Chloe is the daughter of one of the world’s most nefarious serial killers. 20 years ago, her father kidnapped and murdered 6 young girls in their small Louisiana bayou town. We know he was nefarious because she tells us.
And now, on the 20th anniversary of those disappearances, girls are going missing in Baton Rouge. It must be a copy-cat killer, she tells us.
And fireflies are clearly an important part of the story, because she tells us that they are.
Chloe can’t go to the police with the evidence she is gathering in her mind, because the police think she is crazy. Why? Because she tells us that they do.
Tell tell tell tell tell.
This book is full of TELLING not SHOWING. And it made me crazy.
Don’t get me wrong, the book is filled to the brim with adjectives and adverbs, and some editor somewhere must have thought that those descriptive words were good enough for explaining and showing. But they aren’t. They are just filler.

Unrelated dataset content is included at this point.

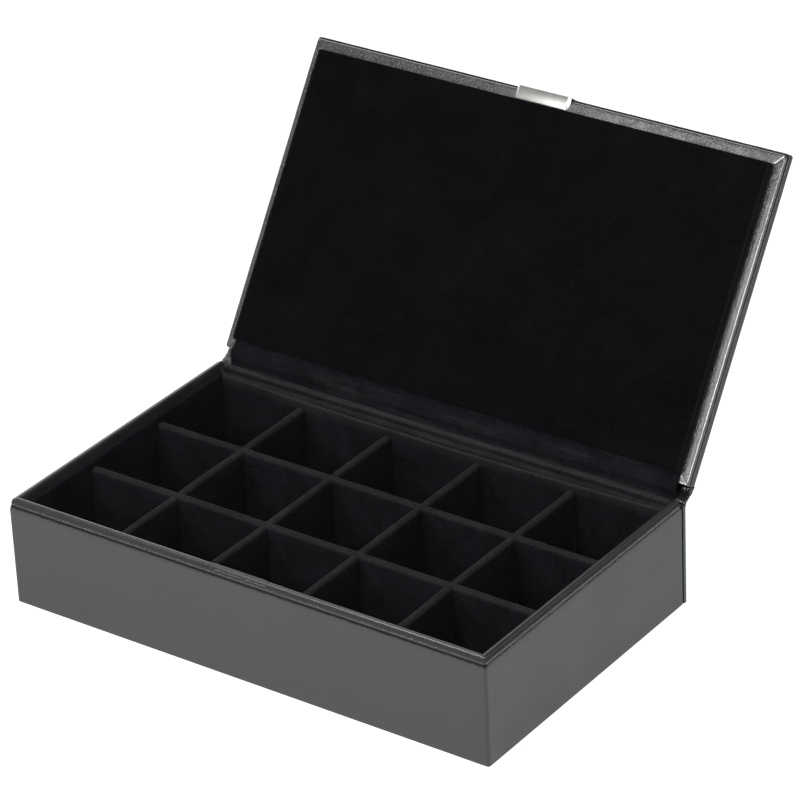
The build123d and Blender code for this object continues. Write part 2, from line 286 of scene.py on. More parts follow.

Characters are introduced simply to let you know that bad things will happen to them later in the book. Chloe doesn’t seem to have a single friend in her life, even though she tells us that she does. There is a huge party at the beginning of the story FILLED WITH FRIENDS who are literally never mentioned again, unless something terrible happens to them later.
And another thing.
Told in the first person (which is fine), the verb tenses kept switching back and forth. “I walk to the store” vs. “I’m walking to the store” and it really got under my skin. How was this a book of the month club selection?
I really hated this book. Please don’t bother.